The building, a popular stagecoach stop, has doubled from five to 10 bays.
Another of their taverns was run by Jeremiah Mowry around 1747 out of the Eleazer Whipple house, which was razed to build an elementary school.
Ira (pronounced Iree by locals) Angell’s farmhouse was another Mowry tavern and gathering place. The Grange met at his house until 1904, when he reportedly kicked out his guests for making “a hell of a lot of noise.”
If you’re interested in checking out any of these properties, here are the addresses:
Eleazer Arnold House (c. 1687), 487 Great Road
Captain Valentine Whitman House (c. 1694), 1147 Great Road
Israel Arnold House (c. 1740), 600 Great Road
Saylesville Friends Meetinghouse (c. 1704), 374 Great Road
Moffett Mill (c. 1812), 585 Great Road
Butterfly Mill (c. 1811), 700 Great Road
Hearthside House (c. 1811), 677 Great Road
Hannaway Blacksmith Shop (c. 1880), 667 Great Road
Pullen Corner Schoolhouse (c. 1840) , 671 Great Road
Albion mill complex (c. 1823-1874), 2 School St.
Lonsdale mill complex (c. 1831-1886), Carrington Drive
Sayles mill complex (c. 1854-1924), Industrial Circle
Mt.

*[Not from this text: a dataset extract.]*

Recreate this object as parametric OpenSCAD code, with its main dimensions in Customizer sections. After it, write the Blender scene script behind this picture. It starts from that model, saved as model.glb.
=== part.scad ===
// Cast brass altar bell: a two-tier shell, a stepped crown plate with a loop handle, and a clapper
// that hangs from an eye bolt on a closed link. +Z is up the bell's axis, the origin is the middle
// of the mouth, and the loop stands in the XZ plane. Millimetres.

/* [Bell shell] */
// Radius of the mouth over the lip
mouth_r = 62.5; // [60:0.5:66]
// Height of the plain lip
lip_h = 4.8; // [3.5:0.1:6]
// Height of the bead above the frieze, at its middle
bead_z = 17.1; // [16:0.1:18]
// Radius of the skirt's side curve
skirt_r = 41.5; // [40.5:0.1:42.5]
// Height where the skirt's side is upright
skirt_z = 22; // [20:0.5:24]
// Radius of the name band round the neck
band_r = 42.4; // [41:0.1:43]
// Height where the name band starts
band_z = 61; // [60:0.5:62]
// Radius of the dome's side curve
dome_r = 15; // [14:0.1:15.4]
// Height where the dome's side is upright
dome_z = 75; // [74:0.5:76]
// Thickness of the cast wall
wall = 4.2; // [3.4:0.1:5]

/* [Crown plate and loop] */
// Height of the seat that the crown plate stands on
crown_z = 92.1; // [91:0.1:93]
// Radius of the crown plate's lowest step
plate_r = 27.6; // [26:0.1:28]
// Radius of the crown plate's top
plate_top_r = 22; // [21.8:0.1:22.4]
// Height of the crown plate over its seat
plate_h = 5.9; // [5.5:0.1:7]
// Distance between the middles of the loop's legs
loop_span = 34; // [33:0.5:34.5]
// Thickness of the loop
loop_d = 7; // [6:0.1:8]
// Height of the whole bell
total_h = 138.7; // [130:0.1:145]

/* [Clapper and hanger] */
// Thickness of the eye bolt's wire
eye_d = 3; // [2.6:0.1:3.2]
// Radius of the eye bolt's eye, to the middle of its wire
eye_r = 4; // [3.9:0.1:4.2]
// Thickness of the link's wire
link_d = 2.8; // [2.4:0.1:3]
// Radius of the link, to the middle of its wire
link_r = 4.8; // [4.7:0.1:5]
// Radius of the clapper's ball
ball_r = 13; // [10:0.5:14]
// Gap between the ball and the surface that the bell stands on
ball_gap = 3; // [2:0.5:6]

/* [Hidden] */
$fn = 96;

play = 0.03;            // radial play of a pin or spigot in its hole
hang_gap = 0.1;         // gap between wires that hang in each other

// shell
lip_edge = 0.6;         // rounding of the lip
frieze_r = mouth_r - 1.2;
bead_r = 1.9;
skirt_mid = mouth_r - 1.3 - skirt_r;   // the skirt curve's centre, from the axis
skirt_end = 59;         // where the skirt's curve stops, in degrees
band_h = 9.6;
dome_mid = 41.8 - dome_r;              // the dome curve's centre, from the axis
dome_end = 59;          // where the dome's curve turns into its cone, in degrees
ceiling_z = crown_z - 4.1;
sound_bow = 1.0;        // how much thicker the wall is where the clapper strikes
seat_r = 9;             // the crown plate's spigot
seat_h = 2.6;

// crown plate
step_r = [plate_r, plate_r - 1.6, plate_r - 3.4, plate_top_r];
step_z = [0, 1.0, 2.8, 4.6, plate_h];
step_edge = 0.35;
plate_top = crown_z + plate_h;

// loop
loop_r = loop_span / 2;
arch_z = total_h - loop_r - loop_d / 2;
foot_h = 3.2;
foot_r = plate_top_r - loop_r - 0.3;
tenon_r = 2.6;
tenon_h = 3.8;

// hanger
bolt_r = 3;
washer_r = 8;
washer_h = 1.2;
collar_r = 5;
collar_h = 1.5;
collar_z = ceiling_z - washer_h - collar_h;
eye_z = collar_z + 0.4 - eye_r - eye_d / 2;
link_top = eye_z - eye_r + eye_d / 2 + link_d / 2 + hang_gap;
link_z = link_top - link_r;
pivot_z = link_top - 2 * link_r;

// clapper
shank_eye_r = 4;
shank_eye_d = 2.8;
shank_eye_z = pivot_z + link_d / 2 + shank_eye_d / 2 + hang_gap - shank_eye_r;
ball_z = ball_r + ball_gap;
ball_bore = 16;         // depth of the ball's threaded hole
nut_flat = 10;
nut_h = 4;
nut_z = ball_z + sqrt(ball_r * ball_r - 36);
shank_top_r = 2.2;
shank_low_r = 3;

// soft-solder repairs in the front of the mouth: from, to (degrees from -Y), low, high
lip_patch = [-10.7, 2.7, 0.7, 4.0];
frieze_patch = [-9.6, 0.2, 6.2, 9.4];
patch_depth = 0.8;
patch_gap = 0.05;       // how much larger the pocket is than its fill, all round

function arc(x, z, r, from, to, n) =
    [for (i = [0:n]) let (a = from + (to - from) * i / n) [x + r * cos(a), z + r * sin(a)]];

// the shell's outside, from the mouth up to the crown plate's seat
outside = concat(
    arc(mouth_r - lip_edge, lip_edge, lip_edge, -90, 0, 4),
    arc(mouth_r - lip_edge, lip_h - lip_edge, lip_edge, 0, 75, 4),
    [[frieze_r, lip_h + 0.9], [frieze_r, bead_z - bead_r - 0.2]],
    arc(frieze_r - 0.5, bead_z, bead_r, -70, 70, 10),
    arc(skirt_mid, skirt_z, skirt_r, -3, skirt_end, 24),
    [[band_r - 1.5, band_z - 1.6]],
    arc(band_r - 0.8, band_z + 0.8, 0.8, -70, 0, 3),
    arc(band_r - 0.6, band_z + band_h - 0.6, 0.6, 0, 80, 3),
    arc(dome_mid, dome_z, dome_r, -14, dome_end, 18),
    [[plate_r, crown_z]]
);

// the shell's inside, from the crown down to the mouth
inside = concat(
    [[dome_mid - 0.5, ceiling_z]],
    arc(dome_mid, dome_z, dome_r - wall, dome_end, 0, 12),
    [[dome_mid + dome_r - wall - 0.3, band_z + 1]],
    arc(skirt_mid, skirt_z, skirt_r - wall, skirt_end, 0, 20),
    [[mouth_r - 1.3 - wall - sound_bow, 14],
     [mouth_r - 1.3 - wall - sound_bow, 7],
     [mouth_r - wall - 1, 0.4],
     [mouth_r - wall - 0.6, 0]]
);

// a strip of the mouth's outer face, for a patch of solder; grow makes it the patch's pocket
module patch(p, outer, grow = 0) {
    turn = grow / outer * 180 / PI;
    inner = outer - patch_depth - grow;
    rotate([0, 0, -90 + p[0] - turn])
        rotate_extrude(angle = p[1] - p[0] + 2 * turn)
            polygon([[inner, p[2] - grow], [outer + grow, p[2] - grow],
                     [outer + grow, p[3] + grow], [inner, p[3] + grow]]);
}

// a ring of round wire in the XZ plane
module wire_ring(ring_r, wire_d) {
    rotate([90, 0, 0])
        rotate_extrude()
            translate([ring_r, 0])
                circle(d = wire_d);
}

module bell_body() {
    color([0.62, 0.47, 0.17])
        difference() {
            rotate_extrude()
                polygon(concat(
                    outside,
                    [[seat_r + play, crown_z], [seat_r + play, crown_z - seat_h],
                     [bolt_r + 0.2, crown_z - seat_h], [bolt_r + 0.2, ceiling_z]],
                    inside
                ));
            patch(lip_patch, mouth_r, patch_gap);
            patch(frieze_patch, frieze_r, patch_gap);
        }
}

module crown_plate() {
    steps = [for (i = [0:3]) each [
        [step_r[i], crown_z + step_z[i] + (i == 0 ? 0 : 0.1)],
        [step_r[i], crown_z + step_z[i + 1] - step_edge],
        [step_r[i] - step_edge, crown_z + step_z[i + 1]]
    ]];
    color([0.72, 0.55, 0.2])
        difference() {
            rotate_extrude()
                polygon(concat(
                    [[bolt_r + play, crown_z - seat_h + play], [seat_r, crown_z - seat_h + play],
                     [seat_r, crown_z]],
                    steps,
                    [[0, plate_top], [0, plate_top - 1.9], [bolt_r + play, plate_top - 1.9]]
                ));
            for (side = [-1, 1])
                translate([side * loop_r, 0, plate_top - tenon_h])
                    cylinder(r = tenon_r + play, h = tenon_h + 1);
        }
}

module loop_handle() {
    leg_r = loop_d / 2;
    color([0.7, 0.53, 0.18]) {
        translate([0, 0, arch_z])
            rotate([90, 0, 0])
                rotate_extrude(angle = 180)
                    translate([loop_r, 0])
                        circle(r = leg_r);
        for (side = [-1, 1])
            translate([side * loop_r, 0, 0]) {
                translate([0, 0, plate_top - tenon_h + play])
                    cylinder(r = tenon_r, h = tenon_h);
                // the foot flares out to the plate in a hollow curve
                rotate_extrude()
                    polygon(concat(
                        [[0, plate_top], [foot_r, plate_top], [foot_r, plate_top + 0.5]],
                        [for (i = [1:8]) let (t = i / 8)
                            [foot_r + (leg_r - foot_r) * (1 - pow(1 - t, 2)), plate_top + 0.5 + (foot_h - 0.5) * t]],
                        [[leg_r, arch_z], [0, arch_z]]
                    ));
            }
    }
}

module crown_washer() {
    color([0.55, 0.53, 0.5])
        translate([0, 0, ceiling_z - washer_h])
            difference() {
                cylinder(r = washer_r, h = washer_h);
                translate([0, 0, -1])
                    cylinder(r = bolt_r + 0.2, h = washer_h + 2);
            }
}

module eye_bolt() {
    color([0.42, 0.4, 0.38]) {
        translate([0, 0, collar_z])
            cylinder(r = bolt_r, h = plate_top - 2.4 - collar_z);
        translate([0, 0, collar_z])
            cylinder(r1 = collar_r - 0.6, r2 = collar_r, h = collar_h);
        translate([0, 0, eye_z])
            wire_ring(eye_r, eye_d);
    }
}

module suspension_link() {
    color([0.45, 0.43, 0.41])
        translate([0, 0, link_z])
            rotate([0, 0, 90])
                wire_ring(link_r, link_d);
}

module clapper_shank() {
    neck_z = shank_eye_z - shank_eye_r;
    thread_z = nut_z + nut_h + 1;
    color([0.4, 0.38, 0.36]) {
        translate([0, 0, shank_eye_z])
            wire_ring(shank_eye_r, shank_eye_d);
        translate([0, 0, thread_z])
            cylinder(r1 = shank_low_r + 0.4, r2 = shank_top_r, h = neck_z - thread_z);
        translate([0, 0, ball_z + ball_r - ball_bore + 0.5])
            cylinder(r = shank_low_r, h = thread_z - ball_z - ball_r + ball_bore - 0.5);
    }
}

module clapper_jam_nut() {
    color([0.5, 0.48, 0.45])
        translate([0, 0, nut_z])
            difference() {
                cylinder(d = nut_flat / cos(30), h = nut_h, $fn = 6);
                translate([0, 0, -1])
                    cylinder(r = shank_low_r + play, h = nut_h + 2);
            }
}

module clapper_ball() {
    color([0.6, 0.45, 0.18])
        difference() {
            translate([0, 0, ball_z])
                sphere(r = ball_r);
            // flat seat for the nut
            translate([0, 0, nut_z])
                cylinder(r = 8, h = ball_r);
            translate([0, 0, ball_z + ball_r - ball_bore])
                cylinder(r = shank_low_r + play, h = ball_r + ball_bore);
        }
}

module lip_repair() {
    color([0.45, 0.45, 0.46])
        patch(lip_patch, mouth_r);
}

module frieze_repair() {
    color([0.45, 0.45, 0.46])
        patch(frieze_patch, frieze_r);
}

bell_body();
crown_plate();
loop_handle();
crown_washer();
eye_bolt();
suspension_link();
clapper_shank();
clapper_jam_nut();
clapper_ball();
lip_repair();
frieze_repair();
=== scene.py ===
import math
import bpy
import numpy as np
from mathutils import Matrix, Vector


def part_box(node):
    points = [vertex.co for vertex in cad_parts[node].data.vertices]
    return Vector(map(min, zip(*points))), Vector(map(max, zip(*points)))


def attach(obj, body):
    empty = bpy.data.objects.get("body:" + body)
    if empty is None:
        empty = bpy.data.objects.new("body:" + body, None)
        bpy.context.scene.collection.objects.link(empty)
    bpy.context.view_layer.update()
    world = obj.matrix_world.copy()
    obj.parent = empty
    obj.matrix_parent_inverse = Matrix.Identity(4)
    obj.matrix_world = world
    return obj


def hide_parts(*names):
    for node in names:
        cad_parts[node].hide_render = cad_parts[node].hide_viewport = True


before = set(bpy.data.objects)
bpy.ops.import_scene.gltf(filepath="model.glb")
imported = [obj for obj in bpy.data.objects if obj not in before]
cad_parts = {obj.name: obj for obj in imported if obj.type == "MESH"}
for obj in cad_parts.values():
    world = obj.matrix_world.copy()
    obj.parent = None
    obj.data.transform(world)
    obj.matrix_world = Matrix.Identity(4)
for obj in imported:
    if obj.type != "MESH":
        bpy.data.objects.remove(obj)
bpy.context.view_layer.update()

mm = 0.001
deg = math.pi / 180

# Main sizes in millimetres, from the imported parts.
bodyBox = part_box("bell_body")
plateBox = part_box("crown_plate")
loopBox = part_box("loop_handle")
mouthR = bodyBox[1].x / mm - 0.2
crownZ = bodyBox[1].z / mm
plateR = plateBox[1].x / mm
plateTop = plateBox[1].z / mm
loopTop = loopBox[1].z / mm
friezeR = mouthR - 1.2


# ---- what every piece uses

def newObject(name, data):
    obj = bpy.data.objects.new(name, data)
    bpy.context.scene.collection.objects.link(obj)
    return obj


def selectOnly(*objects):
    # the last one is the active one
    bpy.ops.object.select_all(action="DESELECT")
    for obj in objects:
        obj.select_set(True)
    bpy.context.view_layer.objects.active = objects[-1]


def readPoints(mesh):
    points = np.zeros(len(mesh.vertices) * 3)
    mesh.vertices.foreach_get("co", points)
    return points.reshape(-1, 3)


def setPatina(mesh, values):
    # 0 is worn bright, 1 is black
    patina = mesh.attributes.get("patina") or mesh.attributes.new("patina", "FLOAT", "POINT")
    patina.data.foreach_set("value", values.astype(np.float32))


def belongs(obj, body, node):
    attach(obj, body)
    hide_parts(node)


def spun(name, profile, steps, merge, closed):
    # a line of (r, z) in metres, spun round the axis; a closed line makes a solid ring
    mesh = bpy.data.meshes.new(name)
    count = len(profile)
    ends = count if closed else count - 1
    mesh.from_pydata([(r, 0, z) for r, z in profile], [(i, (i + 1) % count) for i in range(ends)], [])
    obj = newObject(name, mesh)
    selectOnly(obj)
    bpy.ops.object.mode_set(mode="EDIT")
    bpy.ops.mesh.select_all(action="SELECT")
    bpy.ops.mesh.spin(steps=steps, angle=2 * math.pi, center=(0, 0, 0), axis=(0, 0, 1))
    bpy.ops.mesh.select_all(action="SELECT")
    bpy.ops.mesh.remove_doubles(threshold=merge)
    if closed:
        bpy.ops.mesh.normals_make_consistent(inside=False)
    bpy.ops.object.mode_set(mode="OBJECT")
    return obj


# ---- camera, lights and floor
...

Moriah Masonic Lodge #8 (c. 1804), 1093 Great Road
The Lonsdale Hall (1869), 1661 Lonsdale Ave.
Fireman’s Hall (c. 1882), 40 Chapel St.
Christ Church (c. 1883), 645 Lonsdale Ave.
Lonsdale Baptist Church (c. 1843-1847), 1572 Lonsdale Ave.
St. Ambrose Church (c. 1895), 191 School St.
St. James Church (c. 1874), 33 Division St.
Nathaniel Mowry Tavern (c. 1800), 1092 Great Road.